> [Your objective]
What is needed is an exact copy of the lines from the one containing "Continue the three.js" to the one containing "mesh.materials.append(laminate_material())", both lines included, and no other lines.

> [Source material]
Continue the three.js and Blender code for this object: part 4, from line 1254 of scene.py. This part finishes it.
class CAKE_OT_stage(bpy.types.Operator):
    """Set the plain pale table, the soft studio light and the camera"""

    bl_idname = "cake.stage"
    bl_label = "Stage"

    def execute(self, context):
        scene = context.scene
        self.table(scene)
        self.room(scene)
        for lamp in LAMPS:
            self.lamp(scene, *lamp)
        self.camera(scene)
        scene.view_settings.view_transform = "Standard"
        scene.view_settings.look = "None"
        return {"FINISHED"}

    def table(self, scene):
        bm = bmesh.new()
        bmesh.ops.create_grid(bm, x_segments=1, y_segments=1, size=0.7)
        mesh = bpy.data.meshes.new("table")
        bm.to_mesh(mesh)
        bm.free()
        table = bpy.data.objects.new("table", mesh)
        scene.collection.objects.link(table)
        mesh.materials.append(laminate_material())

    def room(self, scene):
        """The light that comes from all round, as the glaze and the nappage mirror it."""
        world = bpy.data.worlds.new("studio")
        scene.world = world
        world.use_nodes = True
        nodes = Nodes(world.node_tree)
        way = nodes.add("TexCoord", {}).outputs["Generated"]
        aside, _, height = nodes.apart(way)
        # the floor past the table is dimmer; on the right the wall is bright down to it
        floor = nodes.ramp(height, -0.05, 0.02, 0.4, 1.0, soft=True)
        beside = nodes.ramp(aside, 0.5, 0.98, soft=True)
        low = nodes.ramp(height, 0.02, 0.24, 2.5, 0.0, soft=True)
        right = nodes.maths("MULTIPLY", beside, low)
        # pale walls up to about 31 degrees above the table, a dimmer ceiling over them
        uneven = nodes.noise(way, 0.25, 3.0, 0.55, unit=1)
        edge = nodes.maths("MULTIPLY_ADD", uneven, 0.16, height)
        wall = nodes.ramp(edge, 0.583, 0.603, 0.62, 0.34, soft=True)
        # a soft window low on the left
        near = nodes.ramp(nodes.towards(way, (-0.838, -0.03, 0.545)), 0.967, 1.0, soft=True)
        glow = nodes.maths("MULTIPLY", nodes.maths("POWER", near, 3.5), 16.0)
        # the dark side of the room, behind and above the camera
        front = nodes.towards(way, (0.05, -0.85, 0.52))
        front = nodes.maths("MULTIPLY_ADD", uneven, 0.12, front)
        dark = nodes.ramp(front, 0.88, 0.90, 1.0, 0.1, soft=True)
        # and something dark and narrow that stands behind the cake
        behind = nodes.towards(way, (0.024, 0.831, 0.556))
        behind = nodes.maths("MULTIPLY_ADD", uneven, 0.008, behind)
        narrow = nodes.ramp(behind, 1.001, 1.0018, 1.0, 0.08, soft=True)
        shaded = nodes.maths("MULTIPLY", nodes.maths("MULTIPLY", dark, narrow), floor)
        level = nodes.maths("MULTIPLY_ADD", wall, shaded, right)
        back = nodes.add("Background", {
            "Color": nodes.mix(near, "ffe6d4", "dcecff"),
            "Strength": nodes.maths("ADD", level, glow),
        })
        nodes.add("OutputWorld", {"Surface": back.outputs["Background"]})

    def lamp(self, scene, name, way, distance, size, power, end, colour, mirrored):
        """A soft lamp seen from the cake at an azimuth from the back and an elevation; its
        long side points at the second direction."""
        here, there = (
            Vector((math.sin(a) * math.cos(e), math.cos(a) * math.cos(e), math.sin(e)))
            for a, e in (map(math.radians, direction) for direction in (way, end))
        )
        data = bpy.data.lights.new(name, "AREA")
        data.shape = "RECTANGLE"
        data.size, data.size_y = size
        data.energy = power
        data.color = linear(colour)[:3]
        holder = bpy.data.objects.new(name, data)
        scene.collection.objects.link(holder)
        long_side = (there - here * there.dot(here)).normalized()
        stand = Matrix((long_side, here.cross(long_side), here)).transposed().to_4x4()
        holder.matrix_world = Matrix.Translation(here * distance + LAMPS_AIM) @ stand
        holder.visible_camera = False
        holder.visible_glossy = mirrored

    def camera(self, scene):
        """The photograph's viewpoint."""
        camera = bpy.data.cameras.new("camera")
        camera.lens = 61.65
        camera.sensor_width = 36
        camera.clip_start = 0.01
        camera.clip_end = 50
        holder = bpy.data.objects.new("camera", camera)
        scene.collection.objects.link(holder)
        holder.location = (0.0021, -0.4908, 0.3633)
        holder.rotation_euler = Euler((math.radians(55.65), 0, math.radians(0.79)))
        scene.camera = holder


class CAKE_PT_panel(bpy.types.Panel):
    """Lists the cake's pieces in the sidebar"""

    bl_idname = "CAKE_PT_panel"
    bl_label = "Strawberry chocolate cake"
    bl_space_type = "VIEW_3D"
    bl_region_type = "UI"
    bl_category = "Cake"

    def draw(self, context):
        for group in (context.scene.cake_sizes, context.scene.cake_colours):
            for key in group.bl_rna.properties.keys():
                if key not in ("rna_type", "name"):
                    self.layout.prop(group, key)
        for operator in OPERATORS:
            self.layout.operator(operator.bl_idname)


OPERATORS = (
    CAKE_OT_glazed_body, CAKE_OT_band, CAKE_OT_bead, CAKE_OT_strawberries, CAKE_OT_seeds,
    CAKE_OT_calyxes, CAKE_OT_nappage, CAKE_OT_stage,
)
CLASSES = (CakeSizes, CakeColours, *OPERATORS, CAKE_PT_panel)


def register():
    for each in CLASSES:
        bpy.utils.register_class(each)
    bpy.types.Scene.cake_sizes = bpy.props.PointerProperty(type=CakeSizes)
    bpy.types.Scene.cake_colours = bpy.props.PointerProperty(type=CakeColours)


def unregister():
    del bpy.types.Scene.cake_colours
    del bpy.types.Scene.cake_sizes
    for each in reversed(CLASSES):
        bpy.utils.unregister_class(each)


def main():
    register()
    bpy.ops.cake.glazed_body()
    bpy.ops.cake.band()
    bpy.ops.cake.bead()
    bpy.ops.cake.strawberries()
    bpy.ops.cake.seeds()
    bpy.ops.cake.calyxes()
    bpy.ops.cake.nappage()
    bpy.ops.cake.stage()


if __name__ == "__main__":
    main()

* * *

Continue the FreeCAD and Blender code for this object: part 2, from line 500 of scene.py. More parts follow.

==

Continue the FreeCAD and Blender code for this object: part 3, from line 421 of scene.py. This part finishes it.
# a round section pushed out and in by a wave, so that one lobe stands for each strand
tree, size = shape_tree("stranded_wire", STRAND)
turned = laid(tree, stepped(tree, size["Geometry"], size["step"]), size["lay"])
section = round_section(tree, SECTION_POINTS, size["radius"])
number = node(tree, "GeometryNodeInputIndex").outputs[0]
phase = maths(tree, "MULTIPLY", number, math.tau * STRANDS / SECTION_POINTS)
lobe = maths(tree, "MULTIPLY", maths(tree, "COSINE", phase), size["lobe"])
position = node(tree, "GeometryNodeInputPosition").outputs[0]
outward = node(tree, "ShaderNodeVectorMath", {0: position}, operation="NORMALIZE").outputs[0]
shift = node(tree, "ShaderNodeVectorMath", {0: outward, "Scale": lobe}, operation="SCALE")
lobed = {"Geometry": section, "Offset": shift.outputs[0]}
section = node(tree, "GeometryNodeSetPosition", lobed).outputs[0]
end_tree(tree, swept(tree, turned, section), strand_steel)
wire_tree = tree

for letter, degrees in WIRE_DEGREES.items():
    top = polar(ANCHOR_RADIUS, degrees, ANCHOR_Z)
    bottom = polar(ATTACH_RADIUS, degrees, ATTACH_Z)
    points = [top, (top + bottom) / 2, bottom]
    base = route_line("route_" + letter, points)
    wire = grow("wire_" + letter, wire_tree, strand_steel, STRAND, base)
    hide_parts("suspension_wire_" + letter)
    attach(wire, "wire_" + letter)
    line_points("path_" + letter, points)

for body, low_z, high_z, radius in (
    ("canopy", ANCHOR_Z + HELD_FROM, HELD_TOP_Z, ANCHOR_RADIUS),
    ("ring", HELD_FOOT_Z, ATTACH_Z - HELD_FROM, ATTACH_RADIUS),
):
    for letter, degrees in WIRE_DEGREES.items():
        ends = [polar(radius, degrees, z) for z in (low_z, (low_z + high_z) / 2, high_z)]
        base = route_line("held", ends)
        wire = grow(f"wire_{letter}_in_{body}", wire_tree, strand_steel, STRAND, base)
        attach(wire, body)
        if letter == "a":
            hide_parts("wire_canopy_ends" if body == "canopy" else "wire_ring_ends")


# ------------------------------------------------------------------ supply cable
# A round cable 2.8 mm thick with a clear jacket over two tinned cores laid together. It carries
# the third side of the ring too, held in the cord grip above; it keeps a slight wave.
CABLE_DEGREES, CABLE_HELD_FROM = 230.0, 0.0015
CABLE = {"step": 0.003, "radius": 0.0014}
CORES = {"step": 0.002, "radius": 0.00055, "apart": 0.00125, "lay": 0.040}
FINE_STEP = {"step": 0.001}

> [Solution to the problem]
Continue the three.js and Blender code for this object: part 4, from line 1254 of scene.py. This part finishes it.
class CAKE_OT_stage(bpy.types.Operator):
    """Set the plain pale table, the soft studio light and the camera"""

    bl_idname = "cake.stage"
    bl_label = "Stage"

    def execute(self, context):
        scene = context.scene
        self.table(scene)
        self.room(scene)
        for lamp in LAMPS:
            self.lamp(scene, *lamp)
        self.camera(scene)
        scene.view_settings.view_transform = "Standard"
        scene.view_settings.look = "None"
        return {"FINISHED"}

    def table(self, scene):
        bm = bmesh.new()
        bmesh.ops.create_grid(bm, x_segments=1, y_segments=1, size=0.7)
        mesh = bpy.data.meshes.new("table")
        bm.to_mesh(mesh)
        bm.free()
        table = bpy.data.objects.new("table", mesh)
        scene.collection.objects.link(table)
        mesh.materials.append(laminate_material())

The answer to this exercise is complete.